I have great admiration and respect for the work of a range of groups committed to improving quality access to core social institutions in Haiti. At the same time, I sometimes worry about what these powerful commitments to change and progress lead us to believe about Haiti. On a recent flights, I sat next to a first-time visitor headed to her first mission trip, who exclaimed: “My god, there are trees!” She had been told that the island was entirely deforested, and had seen the famous pictures of barren land on the border between the Dominican Republic and Haiti.

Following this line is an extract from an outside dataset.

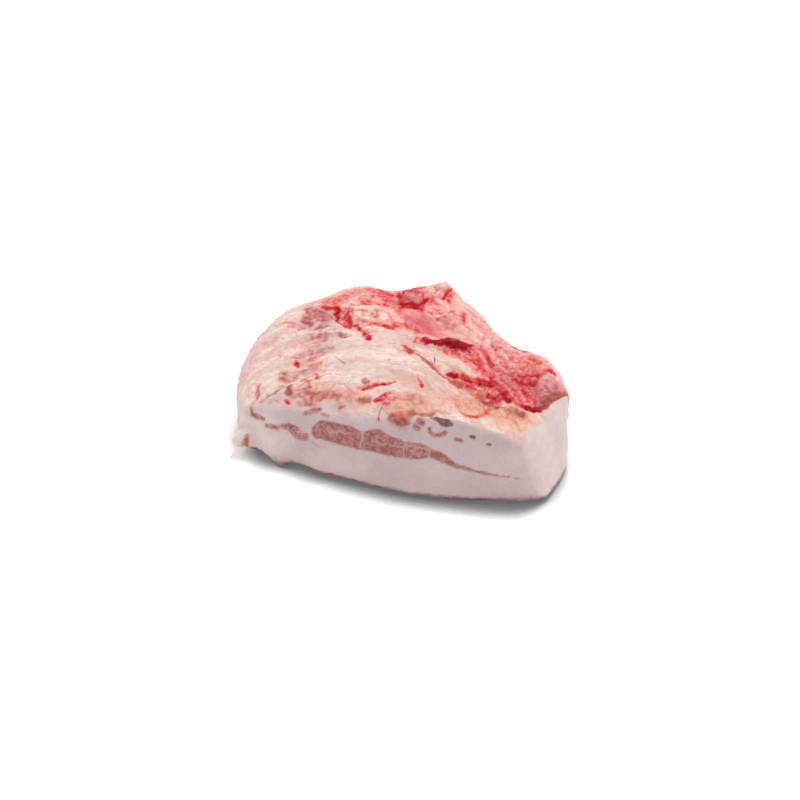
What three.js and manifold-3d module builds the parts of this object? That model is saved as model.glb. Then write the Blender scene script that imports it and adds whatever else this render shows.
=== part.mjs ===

That, above Port-au-Prince, there are misty and forested hills with beautiful terraced gardens producing food for the city, might surprise many outsiders.
I often find myself, perhaps oddly, advocating for a more banal analysis of the country, one which allows for its diversity of experience, its ups and downs, its simultaneous capacity for absurdity and corruption, and for grace and brilliance. I occasionally have to tell my students as a counter-point the newspaper articles about political killings and people eating mud pies, people in Haiti don’t usually wake up in the morning screaming: “Oh my God, I’m in Haiti!” They get up, say good morning, and enter the day. If too many do so burdened with hunger or sickness or want, they also do so with whatever mix of hope, fear, and faith that many people carry with them. What is striking about talking about Haiti is that one actually does have to remind people that this is, in fact, just a place, with people who work, eat, sleep, and dream, like us.
That said, it is of course a very special place. It has a complex and layered history, multi-national in both form and content, full of contradictions and uncertainties. A friend whose family lives in Martissant told me that even as news channels around the world trafficked in images of aid workers arriving to assist Haitians in desperate circumstances in the days following the January 12th earthquake, his mother didn’t even know that any foreigners had landed in Haiti. No aid workers of any kind had surfaced in her neighborhood. People were finding their own ways of dealing with the catastrophe, drawing on their own forms of organization and solidarity. This raises one question, above all others, for us to ponder in the weeks to come. How will these diverse aims and organizations interact. Will they meet, dialogue, and come to an understanding? Will they ignore one another? Will they come into conflict? If so, how?
What we all need to do now, those of us who are or hope to be involved in Haiti in one way or another, is to stop and think–and think hard. We have to try, in the midst of the shock, horror, and devastation we feel, to find a space of reflection that might allow us to figure out what it means to think, and therefore act, with Haiti, rather than simply on its behalf.
Laurent Dubois is Professor of History and Romance Studies at Duke University, and author of Avengers of the New World: The Story of the Haitian Revolution (2004). He has recently completed Soccer Empire: The World Cup and the Future of France, which will be published this Spring by University of California Press.